** START **

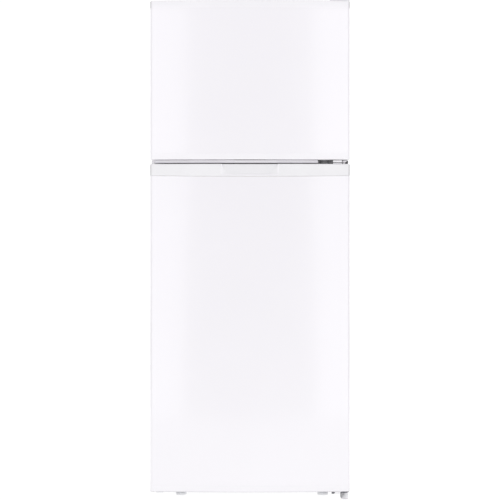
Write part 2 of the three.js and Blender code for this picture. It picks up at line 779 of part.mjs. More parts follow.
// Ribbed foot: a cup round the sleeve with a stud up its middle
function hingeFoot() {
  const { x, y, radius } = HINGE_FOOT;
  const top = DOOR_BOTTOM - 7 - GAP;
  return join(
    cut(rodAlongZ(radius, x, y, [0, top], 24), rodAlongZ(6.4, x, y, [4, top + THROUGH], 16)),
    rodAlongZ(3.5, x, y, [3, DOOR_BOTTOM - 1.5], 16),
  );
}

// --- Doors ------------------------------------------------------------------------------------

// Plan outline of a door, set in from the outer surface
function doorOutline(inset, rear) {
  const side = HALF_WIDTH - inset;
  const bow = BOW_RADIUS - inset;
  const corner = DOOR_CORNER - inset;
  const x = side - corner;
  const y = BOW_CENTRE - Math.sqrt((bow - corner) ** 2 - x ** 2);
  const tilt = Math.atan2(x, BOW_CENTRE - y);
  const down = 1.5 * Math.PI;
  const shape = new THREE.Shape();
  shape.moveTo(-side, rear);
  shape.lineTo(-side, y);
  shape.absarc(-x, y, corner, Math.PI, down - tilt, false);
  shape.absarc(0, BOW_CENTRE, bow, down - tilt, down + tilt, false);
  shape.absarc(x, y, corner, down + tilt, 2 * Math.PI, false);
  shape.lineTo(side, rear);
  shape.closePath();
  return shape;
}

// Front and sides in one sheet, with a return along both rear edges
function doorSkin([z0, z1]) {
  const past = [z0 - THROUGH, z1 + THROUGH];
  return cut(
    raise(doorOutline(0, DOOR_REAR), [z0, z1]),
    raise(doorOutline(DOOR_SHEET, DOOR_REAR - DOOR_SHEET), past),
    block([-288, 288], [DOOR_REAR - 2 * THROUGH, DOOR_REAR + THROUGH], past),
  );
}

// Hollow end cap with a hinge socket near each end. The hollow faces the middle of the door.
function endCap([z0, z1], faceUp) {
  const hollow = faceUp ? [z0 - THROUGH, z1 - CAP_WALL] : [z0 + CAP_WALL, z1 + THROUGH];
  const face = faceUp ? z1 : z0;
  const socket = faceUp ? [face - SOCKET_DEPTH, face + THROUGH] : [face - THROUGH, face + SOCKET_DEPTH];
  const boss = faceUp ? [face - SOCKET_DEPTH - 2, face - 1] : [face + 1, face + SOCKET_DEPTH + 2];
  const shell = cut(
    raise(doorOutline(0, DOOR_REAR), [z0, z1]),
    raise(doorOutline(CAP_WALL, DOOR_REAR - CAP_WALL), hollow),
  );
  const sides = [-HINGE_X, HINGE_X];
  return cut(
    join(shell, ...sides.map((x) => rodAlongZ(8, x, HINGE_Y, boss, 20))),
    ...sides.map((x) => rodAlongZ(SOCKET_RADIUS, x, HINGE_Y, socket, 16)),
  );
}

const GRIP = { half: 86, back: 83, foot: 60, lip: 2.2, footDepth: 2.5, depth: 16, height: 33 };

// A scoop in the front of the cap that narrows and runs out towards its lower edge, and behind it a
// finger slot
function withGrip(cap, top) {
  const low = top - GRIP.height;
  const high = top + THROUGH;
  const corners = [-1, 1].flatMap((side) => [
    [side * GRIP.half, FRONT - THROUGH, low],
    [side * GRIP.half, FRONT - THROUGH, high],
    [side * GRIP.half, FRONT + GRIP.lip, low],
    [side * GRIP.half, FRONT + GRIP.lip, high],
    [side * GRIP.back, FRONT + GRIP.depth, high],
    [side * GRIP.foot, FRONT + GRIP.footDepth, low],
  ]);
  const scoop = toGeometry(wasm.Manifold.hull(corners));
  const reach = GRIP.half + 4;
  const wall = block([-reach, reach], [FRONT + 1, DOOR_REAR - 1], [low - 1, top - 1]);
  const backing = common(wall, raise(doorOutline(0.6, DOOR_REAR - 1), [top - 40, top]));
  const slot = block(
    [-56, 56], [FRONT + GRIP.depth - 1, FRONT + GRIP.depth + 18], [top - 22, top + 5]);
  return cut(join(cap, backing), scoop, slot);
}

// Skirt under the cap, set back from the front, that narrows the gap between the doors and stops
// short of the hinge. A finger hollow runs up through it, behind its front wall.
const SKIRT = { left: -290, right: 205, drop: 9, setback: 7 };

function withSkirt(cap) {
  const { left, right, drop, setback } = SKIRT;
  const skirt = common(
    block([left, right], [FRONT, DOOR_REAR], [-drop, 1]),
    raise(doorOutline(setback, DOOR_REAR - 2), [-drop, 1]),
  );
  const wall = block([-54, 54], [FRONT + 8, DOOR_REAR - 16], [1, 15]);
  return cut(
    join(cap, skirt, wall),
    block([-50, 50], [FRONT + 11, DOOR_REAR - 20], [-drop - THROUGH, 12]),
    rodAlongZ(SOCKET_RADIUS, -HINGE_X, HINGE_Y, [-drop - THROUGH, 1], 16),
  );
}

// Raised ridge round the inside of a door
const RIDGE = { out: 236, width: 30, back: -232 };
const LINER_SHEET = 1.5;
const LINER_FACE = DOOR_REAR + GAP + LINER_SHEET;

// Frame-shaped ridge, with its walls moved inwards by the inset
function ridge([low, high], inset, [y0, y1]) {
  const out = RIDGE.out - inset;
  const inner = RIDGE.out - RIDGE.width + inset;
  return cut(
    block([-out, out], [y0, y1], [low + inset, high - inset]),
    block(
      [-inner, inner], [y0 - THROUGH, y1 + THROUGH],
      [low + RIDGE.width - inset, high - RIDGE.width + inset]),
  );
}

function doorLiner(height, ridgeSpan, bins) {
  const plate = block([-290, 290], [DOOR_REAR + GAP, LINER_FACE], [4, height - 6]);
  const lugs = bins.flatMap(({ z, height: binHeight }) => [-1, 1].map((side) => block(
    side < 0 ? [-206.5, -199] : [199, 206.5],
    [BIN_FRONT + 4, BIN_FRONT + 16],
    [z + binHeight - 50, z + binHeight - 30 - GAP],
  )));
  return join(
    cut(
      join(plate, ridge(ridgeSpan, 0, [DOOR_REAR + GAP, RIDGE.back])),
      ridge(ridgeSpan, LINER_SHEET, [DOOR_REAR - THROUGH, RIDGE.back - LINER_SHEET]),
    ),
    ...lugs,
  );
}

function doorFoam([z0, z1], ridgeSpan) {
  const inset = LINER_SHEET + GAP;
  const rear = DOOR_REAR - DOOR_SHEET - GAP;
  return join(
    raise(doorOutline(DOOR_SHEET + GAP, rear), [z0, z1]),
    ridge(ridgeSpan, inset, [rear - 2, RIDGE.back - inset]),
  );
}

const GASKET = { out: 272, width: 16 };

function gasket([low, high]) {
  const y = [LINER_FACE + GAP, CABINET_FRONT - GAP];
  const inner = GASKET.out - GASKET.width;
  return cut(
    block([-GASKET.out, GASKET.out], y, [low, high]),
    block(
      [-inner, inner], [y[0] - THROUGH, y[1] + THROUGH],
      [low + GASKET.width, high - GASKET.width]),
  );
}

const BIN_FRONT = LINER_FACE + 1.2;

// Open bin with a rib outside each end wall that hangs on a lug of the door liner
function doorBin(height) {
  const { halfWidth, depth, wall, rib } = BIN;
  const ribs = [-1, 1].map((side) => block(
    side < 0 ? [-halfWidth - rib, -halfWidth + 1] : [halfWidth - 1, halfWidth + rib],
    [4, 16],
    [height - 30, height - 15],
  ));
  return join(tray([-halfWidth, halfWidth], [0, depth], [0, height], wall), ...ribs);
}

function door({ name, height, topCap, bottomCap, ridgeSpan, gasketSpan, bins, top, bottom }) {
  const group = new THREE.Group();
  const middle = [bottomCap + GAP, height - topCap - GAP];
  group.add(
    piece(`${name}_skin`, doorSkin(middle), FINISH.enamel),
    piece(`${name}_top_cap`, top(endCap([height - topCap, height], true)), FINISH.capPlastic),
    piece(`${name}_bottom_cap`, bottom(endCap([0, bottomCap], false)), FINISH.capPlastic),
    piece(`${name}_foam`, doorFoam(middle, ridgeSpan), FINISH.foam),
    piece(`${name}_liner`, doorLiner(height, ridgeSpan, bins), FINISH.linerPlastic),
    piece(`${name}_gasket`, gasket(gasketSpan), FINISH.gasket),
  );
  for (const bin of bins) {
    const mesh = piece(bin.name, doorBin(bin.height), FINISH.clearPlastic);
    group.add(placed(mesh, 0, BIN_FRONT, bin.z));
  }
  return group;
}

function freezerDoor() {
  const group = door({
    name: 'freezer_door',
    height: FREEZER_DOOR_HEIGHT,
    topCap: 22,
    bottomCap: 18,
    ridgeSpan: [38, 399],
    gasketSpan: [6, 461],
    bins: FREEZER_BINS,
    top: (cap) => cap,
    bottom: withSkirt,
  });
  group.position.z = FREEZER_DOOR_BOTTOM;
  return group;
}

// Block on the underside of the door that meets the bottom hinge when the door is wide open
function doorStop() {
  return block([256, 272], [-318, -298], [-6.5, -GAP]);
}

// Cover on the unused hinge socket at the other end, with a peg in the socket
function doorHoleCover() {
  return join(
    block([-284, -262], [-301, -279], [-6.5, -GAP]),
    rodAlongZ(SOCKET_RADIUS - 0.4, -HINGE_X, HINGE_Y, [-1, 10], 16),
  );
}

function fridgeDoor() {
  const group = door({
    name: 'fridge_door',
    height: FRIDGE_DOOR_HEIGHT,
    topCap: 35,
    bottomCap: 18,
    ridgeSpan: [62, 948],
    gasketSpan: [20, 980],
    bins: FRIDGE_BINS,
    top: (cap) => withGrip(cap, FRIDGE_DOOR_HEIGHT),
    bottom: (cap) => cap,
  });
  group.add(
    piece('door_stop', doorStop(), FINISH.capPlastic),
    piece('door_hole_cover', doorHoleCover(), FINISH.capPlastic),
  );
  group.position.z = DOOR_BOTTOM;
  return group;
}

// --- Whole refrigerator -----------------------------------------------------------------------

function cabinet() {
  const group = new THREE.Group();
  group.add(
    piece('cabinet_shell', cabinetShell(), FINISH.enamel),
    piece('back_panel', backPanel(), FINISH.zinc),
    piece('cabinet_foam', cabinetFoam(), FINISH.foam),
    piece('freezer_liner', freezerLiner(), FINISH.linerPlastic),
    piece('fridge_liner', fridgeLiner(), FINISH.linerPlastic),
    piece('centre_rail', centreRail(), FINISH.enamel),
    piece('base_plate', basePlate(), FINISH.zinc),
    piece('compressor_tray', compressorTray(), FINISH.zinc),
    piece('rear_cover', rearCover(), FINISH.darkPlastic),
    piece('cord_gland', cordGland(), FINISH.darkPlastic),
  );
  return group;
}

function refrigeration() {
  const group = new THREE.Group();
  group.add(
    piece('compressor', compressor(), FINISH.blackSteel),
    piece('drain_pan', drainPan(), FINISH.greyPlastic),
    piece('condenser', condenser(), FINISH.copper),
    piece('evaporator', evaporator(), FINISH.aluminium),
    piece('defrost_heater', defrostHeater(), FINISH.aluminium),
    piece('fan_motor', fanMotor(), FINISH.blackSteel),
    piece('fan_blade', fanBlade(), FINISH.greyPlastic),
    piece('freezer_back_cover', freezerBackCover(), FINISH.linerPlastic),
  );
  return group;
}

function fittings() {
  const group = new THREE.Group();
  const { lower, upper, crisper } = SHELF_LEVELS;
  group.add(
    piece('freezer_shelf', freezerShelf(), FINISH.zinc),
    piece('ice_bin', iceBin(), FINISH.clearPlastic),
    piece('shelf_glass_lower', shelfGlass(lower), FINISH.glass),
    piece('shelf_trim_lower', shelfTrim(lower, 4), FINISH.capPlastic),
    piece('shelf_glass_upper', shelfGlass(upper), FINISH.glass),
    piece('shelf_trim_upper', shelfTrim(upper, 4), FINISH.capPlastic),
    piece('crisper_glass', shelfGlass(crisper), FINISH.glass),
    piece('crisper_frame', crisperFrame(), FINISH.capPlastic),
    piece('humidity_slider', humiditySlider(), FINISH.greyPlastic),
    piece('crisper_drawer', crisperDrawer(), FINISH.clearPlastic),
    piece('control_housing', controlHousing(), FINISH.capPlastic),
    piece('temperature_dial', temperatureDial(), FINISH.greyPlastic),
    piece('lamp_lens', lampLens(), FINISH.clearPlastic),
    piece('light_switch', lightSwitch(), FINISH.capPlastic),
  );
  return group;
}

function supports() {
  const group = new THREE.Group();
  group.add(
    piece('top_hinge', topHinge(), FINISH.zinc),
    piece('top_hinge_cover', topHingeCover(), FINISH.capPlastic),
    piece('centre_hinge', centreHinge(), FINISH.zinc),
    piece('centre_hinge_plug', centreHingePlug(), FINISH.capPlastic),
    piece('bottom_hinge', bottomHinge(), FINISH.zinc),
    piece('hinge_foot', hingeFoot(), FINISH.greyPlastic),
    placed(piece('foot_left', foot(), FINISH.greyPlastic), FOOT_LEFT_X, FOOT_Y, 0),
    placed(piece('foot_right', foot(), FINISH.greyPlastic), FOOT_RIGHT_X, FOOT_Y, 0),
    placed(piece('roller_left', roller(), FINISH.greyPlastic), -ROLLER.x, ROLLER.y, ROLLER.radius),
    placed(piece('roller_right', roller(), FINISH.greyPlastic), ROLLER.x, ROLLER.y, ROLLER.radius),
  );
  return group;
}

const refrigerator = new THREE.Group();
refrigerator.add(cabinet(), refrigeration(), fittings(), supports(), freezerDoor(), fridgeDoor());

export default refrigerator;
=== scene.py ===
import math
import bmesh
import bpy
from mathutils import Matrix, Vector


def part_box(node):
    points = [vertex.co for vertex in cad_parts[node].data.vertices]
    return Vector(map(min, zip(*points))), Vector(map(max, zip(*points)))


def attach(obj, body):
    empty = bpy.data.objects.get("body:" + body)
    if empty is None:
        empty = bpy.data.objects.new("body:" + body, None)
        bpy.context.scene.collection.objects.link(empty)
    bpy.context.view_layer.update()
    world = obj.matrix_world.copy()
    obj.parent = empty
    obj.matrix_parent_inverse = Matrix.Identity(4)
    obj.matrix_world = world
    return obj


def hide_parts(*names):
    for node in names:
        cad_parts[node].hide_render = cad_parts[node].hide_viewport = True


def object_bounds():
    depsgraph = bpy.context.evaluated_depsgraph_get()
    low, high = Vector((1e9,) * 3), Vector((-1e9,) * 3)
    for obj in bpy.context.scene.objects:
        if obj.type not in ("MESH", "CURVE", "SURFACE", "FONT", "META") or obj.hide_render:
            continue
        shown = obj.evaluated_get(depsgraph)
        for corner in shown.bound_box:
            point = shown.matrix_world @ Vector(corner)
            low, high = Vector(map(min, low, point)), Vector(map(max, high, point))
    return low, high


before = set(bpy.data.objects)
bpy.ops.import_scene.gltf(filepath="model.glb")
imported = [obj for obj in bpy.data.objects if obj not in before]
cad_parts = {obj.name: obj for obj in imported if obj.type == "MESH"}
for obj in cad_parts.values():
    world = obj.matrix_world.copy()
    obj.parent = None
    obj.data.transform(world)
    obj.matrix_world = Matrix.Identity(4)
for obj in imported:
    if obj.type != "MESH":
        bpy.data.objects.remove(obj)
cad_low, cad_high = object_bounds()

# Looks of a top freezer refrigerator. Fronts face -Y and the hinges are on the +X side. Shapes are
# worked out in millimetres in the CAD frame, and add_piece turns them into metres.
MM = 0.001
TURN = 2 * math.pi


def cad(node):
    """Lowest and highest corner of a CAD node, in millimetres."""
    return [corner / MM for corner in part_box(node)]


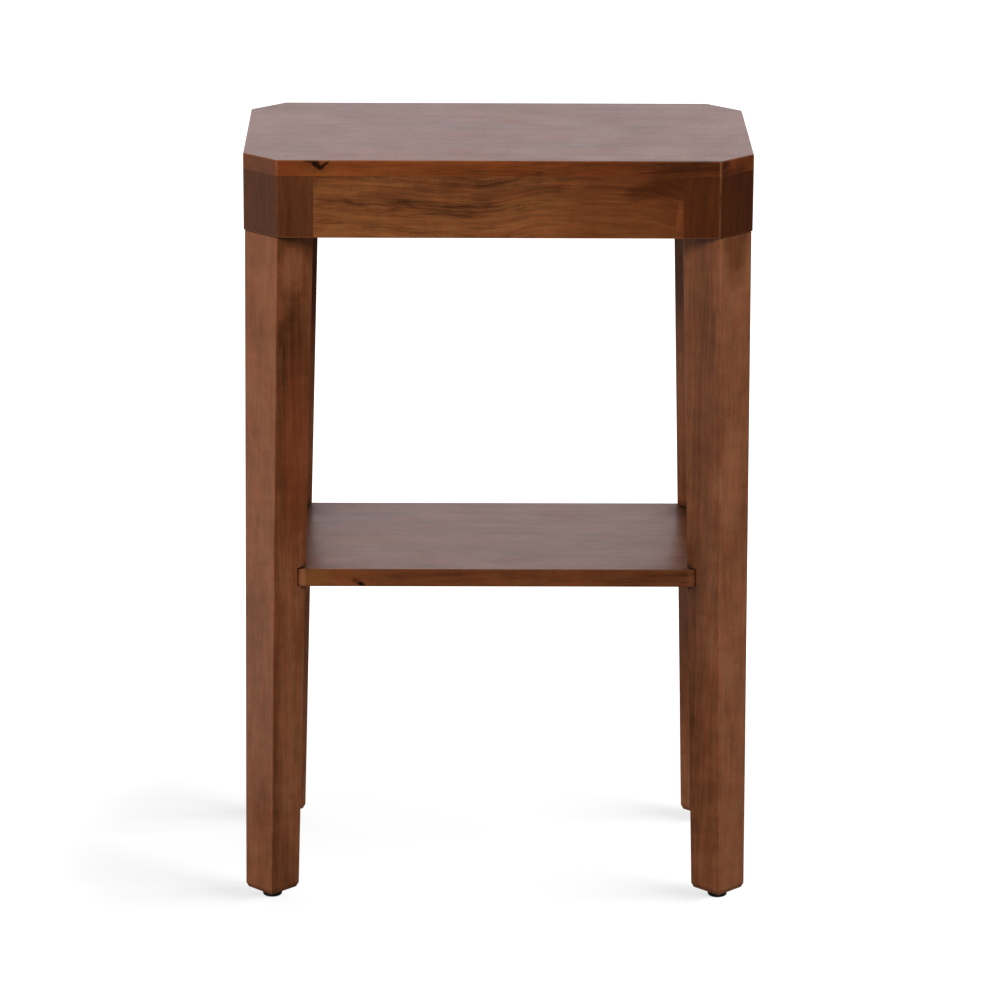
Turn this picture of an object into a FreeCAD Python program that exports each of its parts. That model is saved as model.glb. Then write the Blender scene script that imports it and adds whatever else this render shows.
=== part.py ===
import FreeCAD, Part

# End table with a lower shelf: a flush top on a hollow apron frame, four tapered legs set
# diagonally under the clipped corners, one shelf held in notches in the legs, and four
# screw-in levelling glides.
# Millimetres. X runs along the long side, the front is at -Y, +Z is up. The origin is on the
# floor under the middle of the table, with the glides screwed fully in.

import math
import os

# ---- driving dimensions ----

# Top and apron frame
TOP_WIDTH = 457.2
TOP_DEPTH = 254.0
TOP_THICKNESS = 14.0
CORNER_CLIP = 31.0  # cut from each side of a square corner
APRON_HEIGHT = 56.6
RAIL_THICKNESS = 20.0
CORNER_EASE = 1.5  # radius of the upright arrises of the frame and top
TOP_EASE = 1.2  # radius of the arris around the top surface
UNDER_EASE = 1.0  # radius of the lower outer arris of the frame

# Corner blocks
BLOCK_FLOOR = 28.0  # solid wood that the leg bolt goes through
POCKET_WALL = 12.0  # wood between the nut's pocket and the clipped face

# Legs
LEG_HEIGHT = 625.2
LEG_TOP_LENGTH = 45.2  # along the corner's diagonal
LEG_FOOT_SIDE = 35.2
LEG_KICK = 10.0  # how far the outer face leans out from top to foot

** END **

● **YOUR GOAL**
Start at the line with "const refrigerator = new THREE.Group();", stop at the line with "shown = obj.evaluated_get(depsgraph)", and return every line in that stretch exactly, those two included.

● **CORRECT ANSWER**
const refrigerator = new THREE.Group();
refrigerator.add(cabinet(), refrigeration(), fittings(), supports(), freezerDoor(), fridgeDoor());

export default refrigerator;
=== scene.py ===
import math
import bmesh
import bpy
from mathutils import Matrix, Vector


def part_box(node):
    points = [vertex.co for vertex in cad_parts[node].data.vertices]
    return Vector(map(min, zip(*points))), Vector(map(max, zip(*points)))


def attach(obj, body):
    empty = bpy.data.objects.get("body:" + body)
    if empty is None:
        empty = bpy.data.objects.new("body:" + body, None)
        bpy.context.scene.collection.objects.link(empty)
    bpy.context.view_layer.update()
    world = obj.matrix_world.copy()
    obj.parent = empty
    obj.matrix_parent_inverse = Matrix.Identity(4)
    obj.matrix_world = world
    return obj


def hide_parts(*names):
    for node in names:
        cad_parts[node].hide_render = cad_parts[node].hide_viewport = True


def object_bounds():
    depsgraph = bpy.context.evaluated_depsgraph_get()
    low, high = Vector((1e9,) * 3), Vector((-1e9,) * 3)
    for obj in bpy.context.scene.objects:
        if obj.type not in ("MESH", "CURVE", "SURFACE", "FONT", "META") or obj.hide_render:
            continue
        shown = obj.evaluated_get(depsgraph)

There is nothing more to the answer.